The Cue-Ball Effect: How An Advantaged Firm’s Closer Competitors Can Propagate the Impact of Its Advantage to More Distant Competitors

Management Illustrations


Author Information


Natarajan Balasubramanian, Whitman School, Syracuse Univerity
Richard Makadok, Ohio State University
Wan Ting Chiu, Purdue University



Journal 
Strategic Management Journal

 

Summary of the Paper
Changes in competitive advantage of a firm can propagate to distant competitors of that firm and hurt them more than closer competitors.

 

Research Questions
Suppose some firm gains a cost advantage. Then, is it the case that the closest competitor will be affected the most? Can a distant competitor be more affected than a closer competitor? If so, when?

 

What We Know
If a firm gains a cost advantage, the generally accepted wisdom is that the competitors closest to that focal firm would be most affected.  Yet, Whole Foods, a high-end firm in the grocery industry suffered a performance decline (and sold itself to Amazon) after the entry of Walmart, a low-end player. Why might that happen?

 

Novel Findings
If a firm gains a cost advantage, the competitors closest to that focal firm may not always be the most affected. If the closer competitor can move away from the focal firm, then a distant competitor may be hurt more than the closer competitor. Our economic model of this “cue-ball effect” predicts that the impact propagated onto upper-end competitors is greater in markets with less income inequality, and our empirical results are consistent with this prediction.


Citation
Balasubramanian, N., Makadok, R.  & W.T. Chiu. The Cue-Ball Effect: How An Advantaged Firm’s Closer Competitors Can Propagate the Impact of Its Advantage to More Distant Competitors. Forthcoming at the Strategic Management Journal


Abstract
Cost advantage helps a firm at the expense of its rivals, but may hurt some rivals worse than others. Conventional wisdom suggests that an advantaged firm will do more harm to closer competitors, but the opposite may occur if competitors can reposition themselves.
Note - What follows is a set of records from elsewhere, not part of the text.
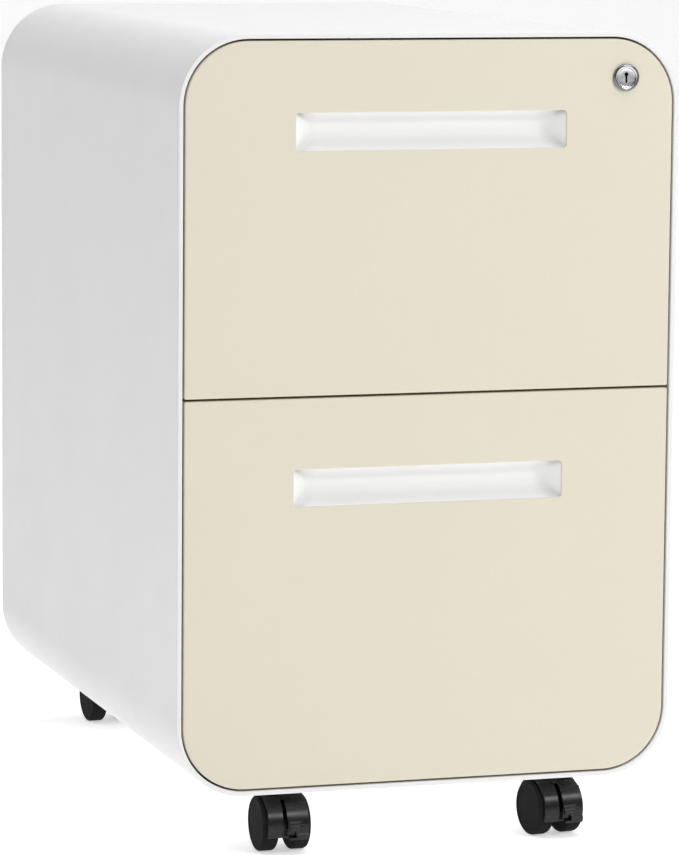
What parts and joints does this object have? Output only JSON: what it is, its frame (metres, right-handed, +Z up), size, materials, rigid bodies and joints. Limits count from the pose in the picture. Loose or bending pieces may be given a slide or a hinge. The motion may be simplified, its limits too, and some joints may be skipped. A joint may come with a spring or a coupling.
{
  "type": "mobile filing cabinet",
  "caption": "Upright steel filing cabinet with rounded corners, stacked file drawers with recessed pulls, a key lock and swivel casters.",
  "frame": {"origin": "on the floor, under the middle of the cabinet's bounding box", "axes": "+Z up, X across the width, the drawers open towards -Y"},
  "size_m": [0.39, 0.5724, 0.615],
  "materials": {
    "white_paint": "satin white powder coat",
    "cream_paint": "matt cream powder coat",
    "cup_plastic": "satin white moulded",
    "zinc_steel": "bright zinc plated",
    "lock_chrome": "polished",
    "wheel_black": "satin black nylon",
    "hood_black": "black moulded"
  },
  "bodies": {
    "cabinet": {"shell": "white_paint", "back_panel": "white_paint", "back_screws": "zinc_steel", "side_frame_left": "zinc_steel", "side_frame_right": "zinc_steel", "base_plate": "zinc_steel", "divider_rail": "zinc_steel", "slide_outer_upper_left": "zinc_steel", "slide_outer_upper_right": "zinc_steel", "slide_outer_lower_left": "zinc_steel", "slide_outer_lower_right": "zinc_steel", "caster_bolts": "zinc_steel", "caster_plate_front_left": "zinc_steel", "caster_plate_front_right": "zinc_steel", "caster_plate_rear_left": "zinc_steel", "caster_plate_rear_right": "zinc_steel"},
    "drawer_upper": {"front_panel_upper": "cream_paint", "inner_panel_upper": "white_paint", "handle_cup_upper": "cup_plastic", "tray_upper": "white_paint", "drawer_back_upper": "white_paint", "file_frame_upper": "zinc_steel", "front_screws_upper": "zinc_steel", "lock_catch_upper": "zinc_steel", "slide_inner_upper_left": "zinc_steel", "slide_inner_upper_right": "zinc_steel", "lock_housing": "lock_chrome", "lock_nut": "zinc_steel"},
    "slide_middle_upper_left": {"slide_middle_upper_left": "zinc_steel"},
    "slide_middle_upper_right": {"slide_middle_upper_right": "zinc_steel"},
    "drawer_lower": {"front_panel_lower": "cream_paint", "inner_panel_lower": "white_paint", "handle_cup_lower": "cup_plastic", "tray_lower": "white_paint", "drawer_back_lower": "white_paint", "file_frame_lower": "zinc_steel", "front_screws_lower": "zinc_steel", "lock_catch_lower": "zinc_steel", "slide_inner_lower_left": "zinc_steel", "slide_inner_lower_right": "zinc_steel"},
    "slide_middle_lower_left": {"slide_middle_lower_left": "zinc_steel"},
    "slide_middle_lower_right": {"slide_middle_lower_right": "zinc_steel"},
    "key_plug": {"lock_plug": "lock_chrome", "lock_cam": "zinc_steel"},
    "lock_bar": {"lock_bar": "zinc_steel"},
    "caster_front_left": {"caster_hood_front_left": "hood_black"},
    "wheels_front_left": {"caster_wheels_front_left": "wheel_black", "caster_axle_front_left": "zinc_steel"},
    "brake_front_left": {"brake_lever_front_left": "hood_black"},
    "caster_front_right": {"caster_hood_front_right": "hood_black"},
    "wheels_front_right": {"caster_wheels_front_right": "wheel_black", "caster_axle_front_right": "zinc_steel"},
    "brake_front_right": {"brake_lever_front_right": "hood_black"},
    "caster_rear_left": {"caster_hood_rear_left": "hood_black"},
    "wheels_rear_left": {"caster_wheels_rear_left": "wheel_black", "caster_axle_rear_left": "zinc_steel"},
    "caster_rear_right": {"caster_hood_rear_right": "hood_black"},
    "wheels_rear_right": {"caster_wheels_rear_right": "wheel_black", "caster_axle_rear_right": "zinc_steel"}
  },
  "joints": [
    {"name": "drawer_upper_slide", "type": "slide", "parent": "cabinet", "child": "drawer_upper", "axis": [0, -1, 0], "range_m": [0, 0.48]},
    {"name": "slide_middle_upper_left_run", "type": "slide", "parent": "cabinet", "child": "slide_middle_upper_left", "axis": [0, -1, 0], "range_m": [0, 0.24]},
    {"name": "slide_middle_upper_right_run", "type": "slide", "parent": "cabinet", "child": "slide_middle_upper_right", "axis": [0, -1, 0], "range_m": [0, 0.24]},
    {"name": "drawer_lower_slide", "type": "slide", "parent": "cabinet", "child": "drawer_lower", "axis": [0, -1, 0], "range_m": [0, 0.48]},
    {"name": "slide_middle_lower_left_run", "type": "slide", "parent": "cabinet", "child": "slide_middle_lower_left", "axis": [0, -1, 0], "range_m": [0, 0.24]},
    {"name": "slide_middle_lower_right_run", "type": "slide", "parent": "cabinet", "child": "slide_middle_lower_right", "axis": [0, -1, 0], "range_m": [0, 0.24]},
    {"name": "key_turn", "type": "hinge", "parent": "drawer_upper", "child": "key_plug", "pos_m": [0.152, -0.28375, 0.5807], "axis": [0, -1, 0], "range_deg": [0, 90]},
    {"name": "lock_bar_lift", "type": "slide", "parent": "cabinet", "child": "lock_bar", "axis": [0, 0, 1], "range_m": [0, 0.008]},
    {"name": "swivel_front_left", "type": "hinge", "parent": "cabinet", "child": "caster_front_left", "pos_m": [-0.1075, -0.24325, 0.048], "axis": [0, 0, 1], "continuous": true},
    {"name": "roll_front_left", "type": "hinge", "parent": "caster_front_left", "child": "wheels_front_left", "pos_m": [-0.10726, -0.25725, 0.021], "axis": [0.9998, 0.0175, 0], "continuous": true},
    {"name": "brake_front_left_lift", "type": "hinge", "parent": "caster_front_left", "child": "brake_front_left", "pos_m": [-0.10726, -0.25725, 0.021], "axis": [-0.9998, -0.0175, 0], "range_deg": [0, 20]},
    {"name": "swivel_front_right", "type": "hinge", "parent": "cabinet", "child": "caster_front_right", "pos_m": [0.1075, -0.24325, 0.048], "axis": [0, 0, 1], "continuous": true},
    {"name": "roll_front_right", "type": "hinge", "parent": "caster_front_right", "child": "wheels_front_right", "pos_m": [0.10945, -0.25711, 0.021], "axis": [0.9903, 0.1392, 0], "continuous": true},
    {"name": "brake_front_right_lift", "type": "hinge", "parent": "caster_front_right", "child": "brake_front_right", "pos_m": [0.10945, -0.25711, 0.021], "axis": [-0.9903, -0.1392, 0], "range_deg": [0, 20]},
    {"name": "swivel_rear_left", "type": "hinge", "parent": "cabinet", "child": "caster_rear_left", "pos_m": [-0.1075, 0.24575, 0.048], "axis": [0, 0, 1], "continuous": true},
    {"name": "roll_rear_left", "type": "hinge", "parent": "caster_rear_left", "child": "wheels_rear_left", "pos_m": [-0.10848, 0.25972, 0.021], "axis": [-0.9976, -0.0698, 0], "continuous": true},
    {"name": "swivel_rear_right", "type": "hinge", "parent": "cabinet", "child": "caster_rear_right", "pos_m": [0.1075, 0.24575, 0.048], "axis": [0, 0, 1], "continuous": true},
    {"name": "roll_rear_right", "type": "hinge", "parent": "caster_rear_right", "child": "wheels_rear_right", "pos_m": [0.10969, 0.25958, 0.021], "axis": [-0.9877, 0.1564, 0], "continuous": true}
  ],
  "couplings": [
    {"joint": "slide_middle_upper_left_run", "follows": "drawer_upper_slide", "ratio": 0.5},
    {"joint": "slide_middle_upper_right_run", "follows": "drawer_upper_slide", "ratio": 0.5},
    {"joint": "slide_middle_lower_left_run", "follows": "drawer_lower_slide", "ratio": 0.5},
    {"joint": "slide_middle_lower_right_run", "follows": "drawer_lower_slide", "ratio": 0.5},
    {"joint": "key_turn", "follows": "lock_bar_lift", "rad_per_m": 196.35}
  ]
}
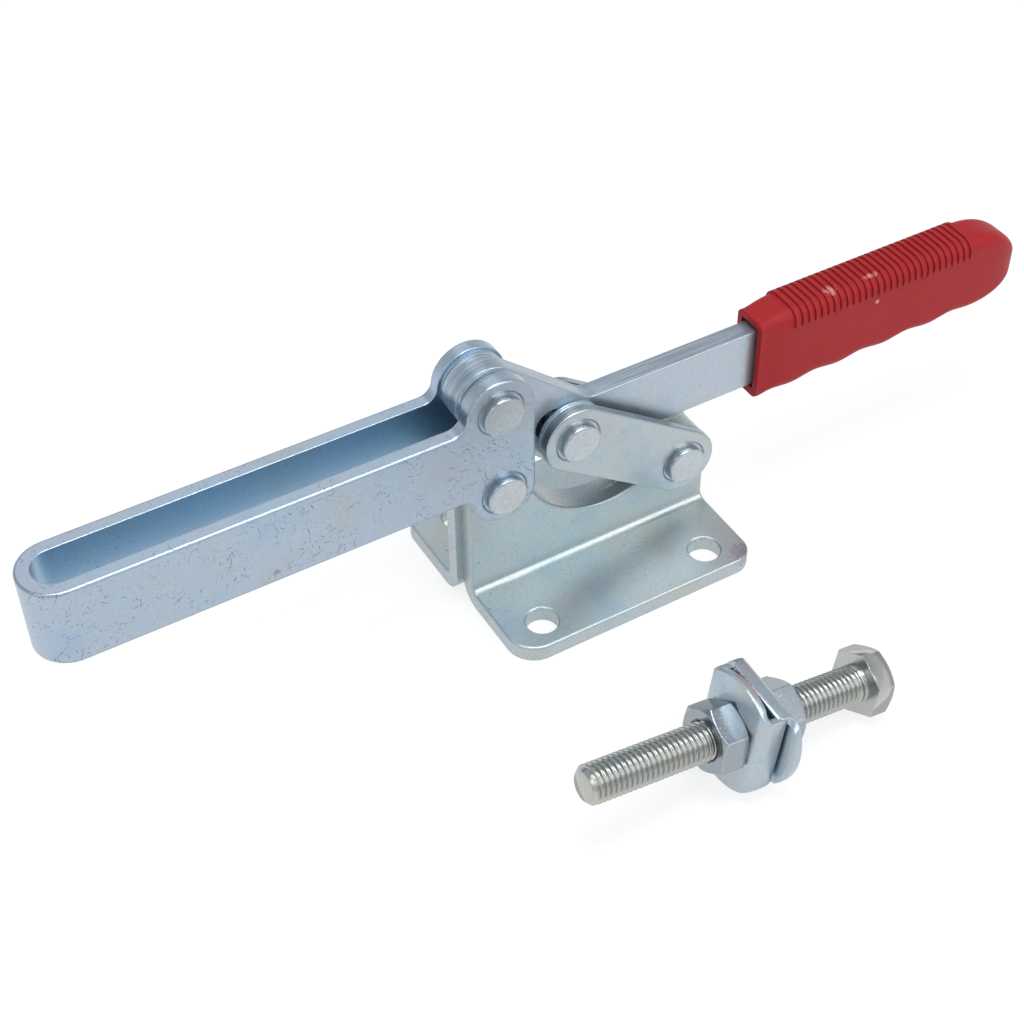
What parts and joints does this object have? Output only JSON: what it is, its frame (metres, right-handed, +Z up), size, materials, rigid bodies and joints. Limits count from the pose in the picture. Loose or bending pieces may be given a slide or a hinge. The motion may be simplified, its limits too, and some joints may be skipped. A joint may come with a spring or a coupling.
{
  "type": "toggle clamp",
  "caption": "Horizontal-handle toggle clamp: flanged base of bent plates, slotted U-bar arm, riveted link pair, ribbed dipped grip and a screw spindle with nuts and flanged washers.",
  "frame": {"origin": "centre of the four mounting holes, on the underside of the base flanges", "axes": "+Z up from the mounting face, +X towards the handle grip, the clamping arm reaches towards -X, the spindle set lies on the -Y side"},
  "size_m": [0.3456, 0.1563, 0.0926],
  "materials": {
    "zinc_plate": "bright zinc plated steel plate, bluish, lightly scratched",
    "zinc_pin": "bright zinc plated rivet head",
    "zinc_washer": "bright zinc plated washer",
    "zinc_hardware": "bright zinc plated fastener",
    "red_grip": "satin red moulded vinyl"
  },
  "bodies": {
    "base": {"base_plate_near": "zinc_plate", "base_plate_far": "zinc_plate", "spindle_bolt": "zinc_hardware", "spindle_nut_front": "zinc_hardware", "spindle_nut_rear": "zinc_hardware", "flanged_washer_front": "zinc_hardware", "flanged_washer_rear": "zinc_hardware"},
    "arm": {"u_bar_arm": "zinc_plate", "pin_arm_handle": "zinc_pin", "pin_base_arm": "zinc_pin", "handle_spacer_near": "zinc_washer", "handle_spacer_far": "zinc_washer", "arm_washer_near": "zinc_washer", "arm_washer_far": "zinc_washer"},
    "links": {"link_near": "zinc_plate", "link_far": "zinc_plate", "pin_link_handle": "zinc_pin", "pin_base_link": "zinc_pin", "link_washer_near": "zinc_washer", "link_washer_far": "zinc_washer", "toggle_ring_near_1": "zinc_washer", "toggle_ring_near_2": "zinc_washer", "toggle_ring_near_3": "zinc_washer", "toggle_ring_far_1": "zinc_washer", "toggle_ring_far_2": "zinc_washer", "toggle_ring_far_3": "zinc_washer"},
    "handle": {"handle_lever": "zinc_plate", "handle_grip": "red_grip"}
  },
  "joints": [
    {"name": "arm_swing", "type": "hinge", "parent": "base", "child": "arm", "pos_m": [-0.0338, 0, 0.0486], "axis": [0, 1, 0], "range_deg": [0, 60]},
    {"name": "handle_swing", "type": "hinge", "parent": "arm", "child": "handle", "pos_m": [-0.0345, 0, 0.0803], "axis": [0, 1, 0], "range_deg": [-119.3, 0]},
    {"name": "link_swing", "type": "hinge", "parent": "base", "child": "links", "pos_m": [0.033, 0, 0.0279], "axis": [0, 1, 0], "range_deg": [0, 50.4]}
  ],
  "couplings": [
    {"joint": "handle_swing", "follows": "arm_swing", "ratio": -1.9867},
    {"joint": "link_swing", "follows": "arm_swing", "ratio": 0.8378}
  ]
}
Closer competitors have stronger incentives to reposition away from the advantaged firm, thereby potentially encroaching on rivals more distant from the advantaged firm and propagating the harm to them, like the cue ball in billiards transfers energy from cue stick to target ball. Our formal model compares an advantaged firm’s closer and farther competitors, when repositioning is allowed or prohibited, and demonstrates when its advantage hurts farther competitors worse than closer ones. We provide an illustrative case study from grocery retailing.